To create a solid factory, you define a function that returns a SolidDefinition
, either directly or by decorating a function with the solid dectorator.
def x_solid(
arg,
name="default_name",
input_defs=None,
**kwargs,
):
"""
Args:
args (any): One or more arguments used to generate the nwe solid
name (str): The name of the new solid.
input_defs (list[InputDefinition]): Any input definitions for the new solid. Default: None.
Returns:
function: The new solid.
"""
@solid(name=name, input_defs=input_defs or [InputDefinition("start", Nothing)], **kwargs)
def _x_solid(context):
# Solid logic here
pass
return _x_solid
Why is a solid called a "solid"? It is a long and meandering journey, from a novel concept, to a familiar acronym, and back to a word.

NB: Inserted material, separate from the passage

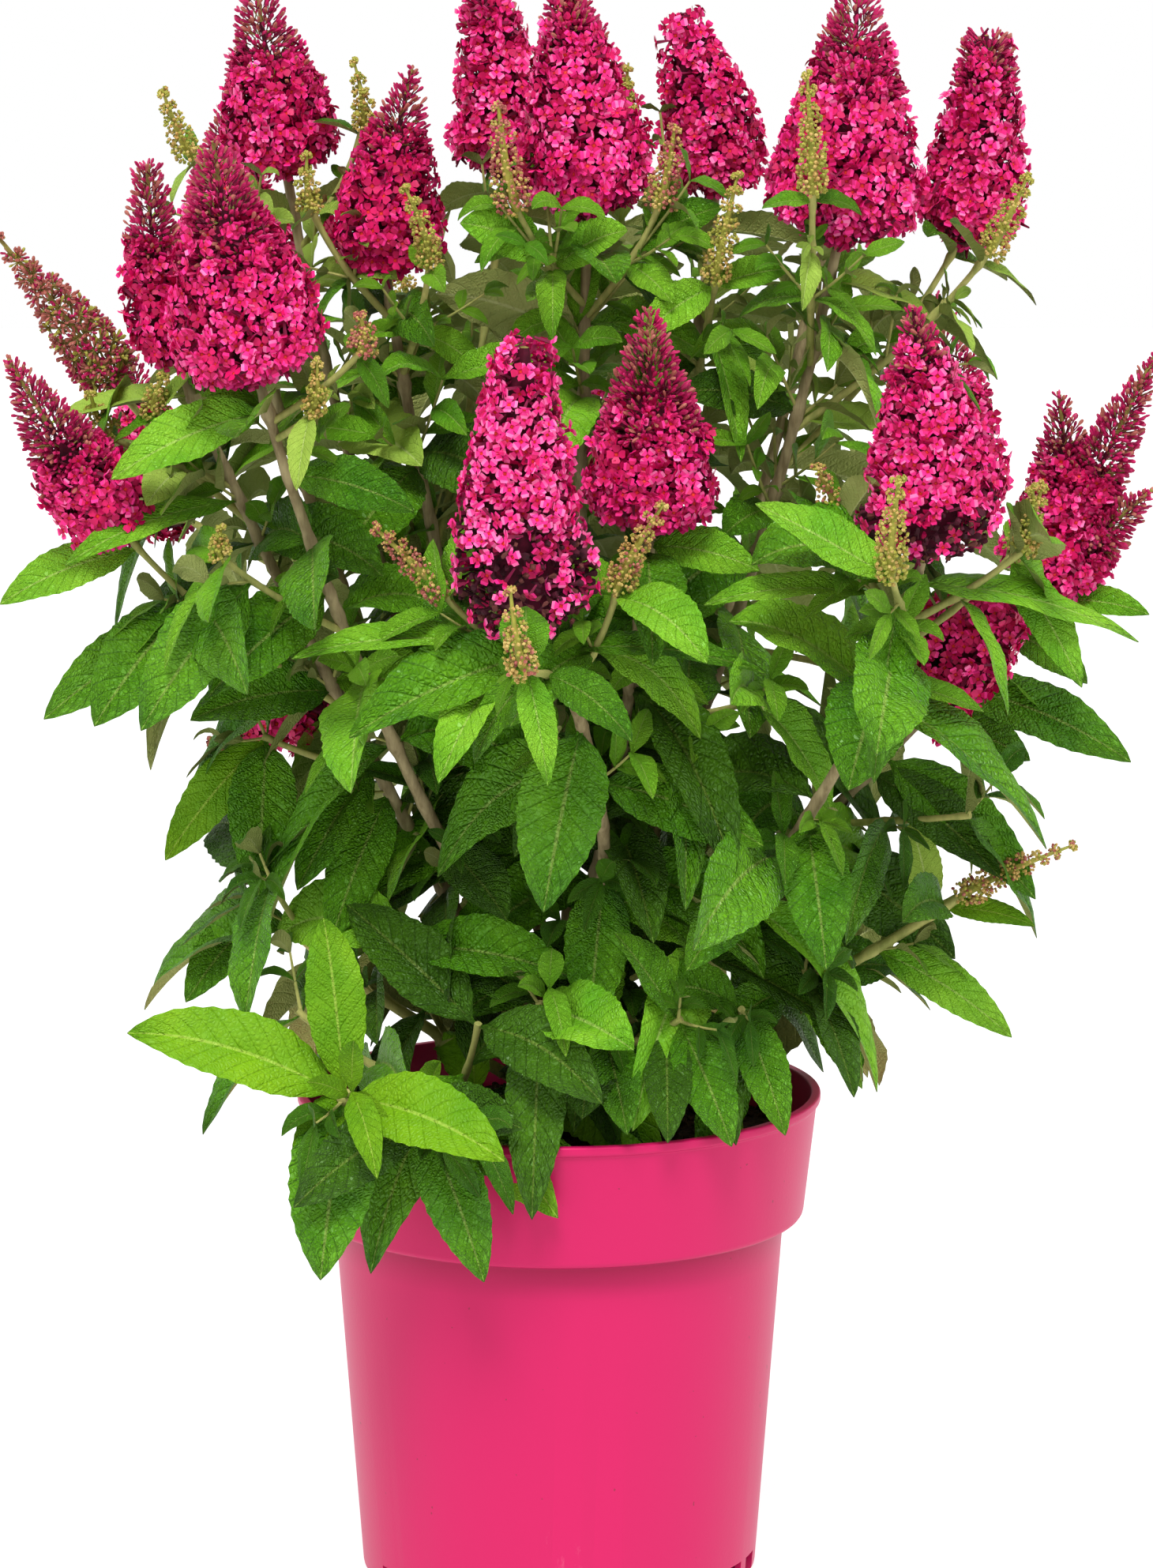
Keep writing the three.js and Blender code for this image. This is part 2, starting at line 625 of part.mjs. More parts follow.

In a data management system, there are two broad categories of data: source data—meaning the data directly inputted by a user, gathered from an uncontrolled external system, or generated directly by a sensor—and computed data—meaning data that is either created by computing on source data or on other computed data. Management of computed data is the primary concern of Dagster. Another name for computed data would be software-structured data. Or SSD. Given that SSD is already a well-known acronym for Solid State Drives we named our core concept for software-structured data a Solid.